There is a nice place not too far from here that had mediums crabs for $45 a dozen, hard crabsand when you consider that will feed two people it’s not a bad deal. Two ears of corn and two bottles of O’Doul’s probably didn’t come to any more than a nice meal at a really good restaurant, and we both enjoyed every minute of it. And we had three left over for later.

While we ate, we reminisced about other times we had eaten crabs.  When The Squire first came to Baltimore, fresh from the mountains of North Carolina he’d asked his coworkers to order for him while he went to wash his hands. When he got back to the table he discovered they’d gotten him a soft crab sandwich. All elbows sticking out from under the bread, and when he lifted the lid his lunch was staring back at him.

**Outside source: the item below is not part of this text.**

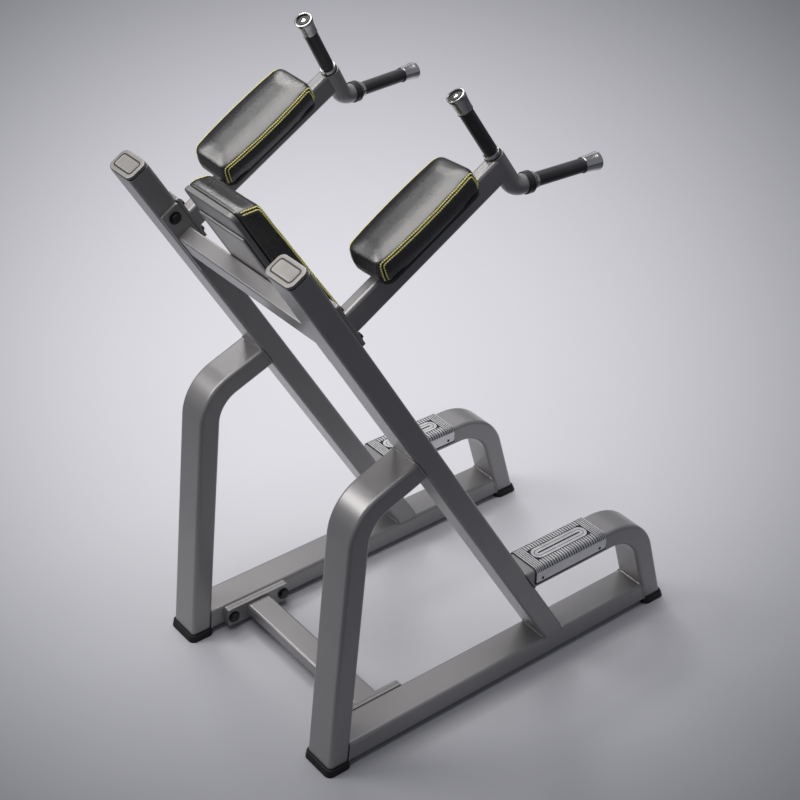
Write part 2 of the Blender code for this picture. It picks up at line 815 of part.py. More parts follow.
def cushion_mesh(name, width, length, sides, crown, corner, bow, rake, surface):
    """Upholstered cushion with drawn-in sides, a seam round the top and a crown.

    It lies in XY with its base on z = 0. The side height runs from the first of sides at -Y
    to the second at +Y, where the end leans in by the rake.
    """
    outline = pad_outline(width, length, corner, bow)

    def lift(points, share, extra=0.0):
        lifted = []
        for point in points:
            along = point.y / length + 0.5
            side = sides[0] + (sides[1] - sides[0]) * along
            shift = Vector((0.0, -rake * share * along, side * share + extra))
            lifted.append(point + shift)
        return lifted

    rings = [lift(inset_outline(outline, width, length, UNDERSIDE_DRAW), 0.0)]
    rings.append(lift(inset_outline(outline, width, length, SIDE_DRAW), LOW_SHARE))
    rings.append(lift(outline, WIDEST_SHARE))
    rings.append(lift(inset_outline(outline, width, length, SIDE_DRAW / 3), 1.0, -SEAM_HALF))
    rings.append(lift(inset_outline(outline, width, length, SIDE_DRAW / 3 + SEAM_DEPTH), 1.0))
    rings.append(lift(inset_outline(outline, width, length, SIDE_DRAW), 1.0, SEAM_HALF))
    for share in CROWN_SHARES:
        rise = SEAM_HALF + (crown - SEAM_HALF) * (1.0 - share ** CROWN_POWER)
        rings.append(lift(toward_spine(outline, width, length, share), 1.0, rise))
    bm = bmesh.new()
    loft(bm, rings)
    return to_mesh(bm, name, surface)


def board_mesh(name, width, length, corner, bow, inset, thickness, surface):
    """Flat board that follows a cushion's outline, with its underside on z = 0."""
    outline = inset_outline(pad_outline(width, length, corner, bow), width, length, inset)
    bm = bmesh.new()
    loft(bm, [outline, [point + Vector((0.0, 0.0, thickness)) for point in outline]])
    return to_mesh(bm, name, surface, smooth=False)


def handle_tube_mesh(surface):
    """Round elbow: the upper leg on +Z from the elbow, the front leg toward -Y."""
    outer = round_outline(HANDLE_RADIUS, HANDLE_SIDES)
    inner = round_outline(HANDLE_RADIUS - HANDLE_WALL, HANDLE_SIDES)
    elbow = Vector((0.0, 0.0, 0.0))
    corners = [Vector((0.0, 0.0, UPPER_LEG)), elbow, HANDLE_FRONT * FRONT_LEG]
    bm = bmesh.new()
    sweep(bm, ring_faces(bm, outer, inner), corners, [HANDLE_BEND_RADIUS], HANDLE_BEND_STEPS)
    return to_mesh(bm, "handle_tube", surface)


def collar_mesh(surface):
    """Collar round the end of the front leg."""
    inner = HANDLE_RADIUS + GAP
    outer = inner + COLLAR_THICKNESS
    edge = COLLAR_THICKNESS / 3
    profile = [
        (inner, 0.0),
        (outer - edge, 0.0),
        (outer, edge),
        (outer, COLLAR_LENGTH - edge),
        (outer - edge, COLLAR_LENGTH),
        (inner, COLLAR_LENGTH),
    ]
    bm = bmesh.new()
    ring_lathe(bm, profile, HANDLE_SIDES)
    return to_mesh(bm, "handle_collar", surface)


def grip_ring_mesh(name, grip_length, surface):
    """Turned ring on the handle tube's end, with a plug in its bore and the grip's spindle."""
    plug = (HANDLE_RADIUS - HANDLE_WALL) * math.cos(math.pi / HANDLE_SIDES) - GAP
    edge = RING_LENGTH / 5
    end = RING_LENGTH + GAP + grip_length + GRIP_CAP_SOCKET
    profile = [
        (0.0, -RING_PLUG),
        (plug, -RING_PLUG),
        (plug, GAP),
        (RING_RADIUS, GAP),
        (RING_RADIUS, RING_LENGTH - edge),
        (RING_RADIUS - edge, RING_LENGTH),
        (SPINDLE_RADIUS, RING_LENGTH),
        (SPINDLE_RADIUS, end),
        (0.0, end),
    ]
    bm = bmesh.new()
    lathe(bm, profile, HANDLE_SIDES)
    return to_mesh(bm, name, surface)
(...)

When we were going together we ran into some friends at the store; they bought two dozen crabs and met us back at my apartment. I showed The Squire how to eat a crab and told him I’d fix him a sandwich. We all got to talking and it suddenly dawned on me I’d never gotten him something to eat. I looked at the pile of shells in front of him and exclaimed, “How many of those things did you eat, anyway?”

“Six. And you’re no more surprised than I am.”

He’s never looked back.

We went to a crab feast held by my sister’s church. I don’t remember the price, but everybody got six crabs for their money. Six crabs in a brown paper sack.  That was it. Nothing else, and I mean nothing.  We were reduced to cleaning the crabs with my sister’s embroidery scissors and The Squire’s pen knife. Somebody took pity on us and gave us a fistful of napkins, and an extra mallet.

For a while I was allergic to ingested iodine, and went along with some friends anyway. They suggested I take some Benadryl before we leave to prevent breaking out in hives, so I could eat with them. The next morning I was so dizzy I sat at the dining room table with my head in my hands to keep it from floating away. I pressed my elbows on the table to keep it from doing the same!

Crabs are delicious, and eating them breaks every possible rule of good etiquette. Newspaper for a tablecloth, mallet and knife instead of a knife and a fork, you wash your hands in a bucket of water, and put your elbows on the table. It’s not rude to ask the host what he paid for the meal; it’s pretty much understood somebody will ask.

If you ever come to Baltimore we’ll try to take you out for crabs. Even if it isn’t my birthday.